**Collected data:**
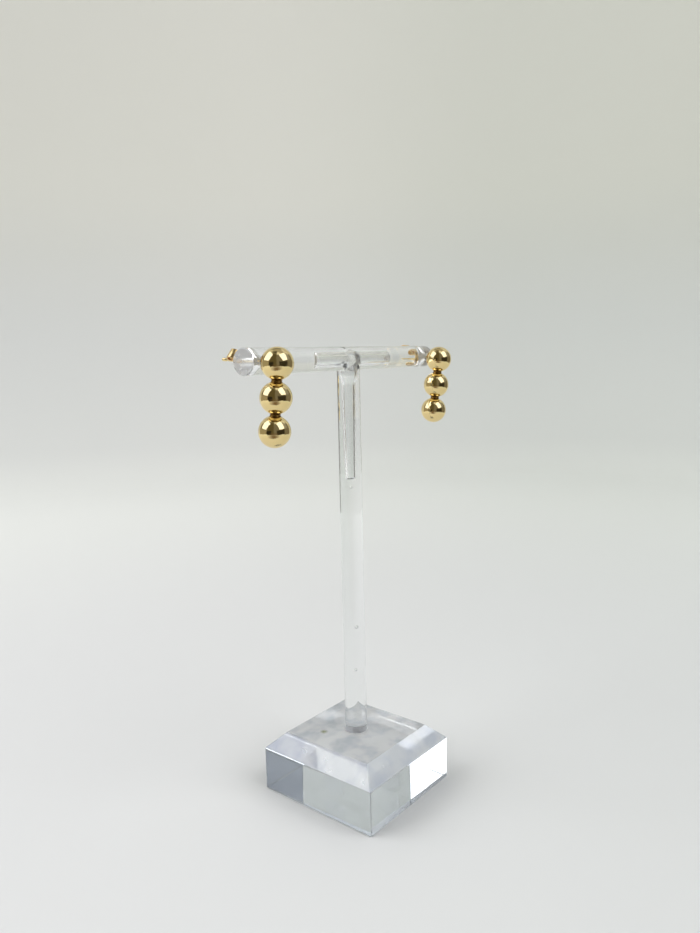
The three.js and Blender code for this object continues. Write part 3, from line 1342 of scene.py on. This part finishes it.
@dataclass
class Earring:
    """One earring as it has settled in its hole, with its butterfly back.

    Attributes:
        finishes: The object's finishes.
        bar: Where the crossbar lies.
        name: left or right.
        side: -1 for the hole towards -X, 1 for the other.
        pin_tilt: How far the pin's tip is lifted, in degrees.
        lean: How far the column's foot is carried back under the bar, in degrees.
        swing: How far the column's foot is carried towards +X, in degrees.
        back_turn: How far the top of the butterfly back is turned towards +X, in degrees.
        clearance: Between the bar and what touches it, and between the pin and its back.
        ball_radius: Of each ball.
        ball_pitch: From one ball's middle to the next.
        ball_count: How many balls there are.
        ball_steps: How many steps a ball's outline has.
        round_steps: How many steps go round a ball.
        neck_radius: Of a solder neck at its waist.
        flare_radius: Of a neck where it meets a ball.
        neck_steps: How many steps a neck's outline has.
        pin_radius: Of the ear pin.
        pin_reach: From the bar's axis to the pin's tip.
        pin_bury: How deep the pin's foot stands in the ball.
        tip_edge: The rounding of the pin's tip.
        pin_steps: How many steps go round the pin.
        collar_radius: Of the solder collar at the pin's foot.
        collar_length: How far the collar reaches up the pin.
        collar_bury: How deep the collar starts in the ball.
        collar_steps: How many steps its outline has.
        notch_radius: Of the pin in its notch.
        notch_length: The notch's length, shoulders included.
        notch_from_tip: From the notch to the pin's tip.
    """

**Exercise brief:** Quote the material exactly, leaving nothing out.

**Output below:**
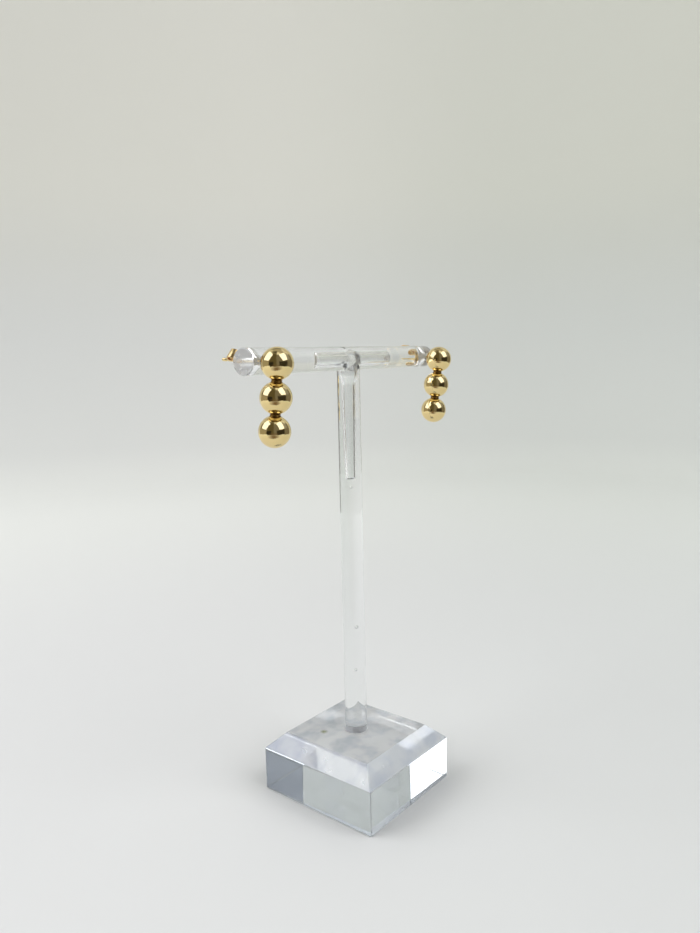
The three.js and Blender code for this object continues. Write part 3, from line 1342 of scene.py on. This part finishes it.
@dataclass
class Earring:
    """One earring as it has settled in its hole, with its butterfly back.

    Attributes:
        finishes: The object's finishes.
        bar: Where the crossbar lies.
        name: left or right.
        side: -1 for the hole towards -X, 1 for the other.
        pin_tilt: How far the pin's tip is lifted, in degrees.
        lean: How far the column's foot is carried back under the bar, in degrees.
        swing: How far the column's foot is carried towards +X, in degrees.
        back_turn: How far the top of the butterfly back is turned towards +X, in degrees.
        clearance: Between the bar and what touches it, and between the pin and its back.
        ball_radius: Of each ball.
        ball_pitch: From one ball's middle to the next.
        ball_count: How many balls there are.
        ball_steps: How many steps a ball's outline has.
        round_steps: How many steps go round a ball.
        neck_radius: Of a solder neck at its waist.
        flare_radius: Of a neck where it meets a ball.
        neck_steps: How many steps a neck's outline has.
        pin_radius: Of the ear pin.
        pin_reach: From the bar's axis to the pin's tip.
        pin_bury: How deep the pin's foot stands in the ball.
        tip_edge: The rounding of the pin's tip.
        pin_steps: How many steps go round the pin.
        collar_radius: Of the solder collar at the pin's foot.
        collar_length: How far the collar reaches up the pin.
        collar_bury: How deep the collar starts in the ball.
        collar_steps: How many steps its outline has.
        notch_radius: Of the pin in its notch.
        notch_length: The notch's length, shoulders included.
        notch_from_tip: From the notch to the pin's tip.
    """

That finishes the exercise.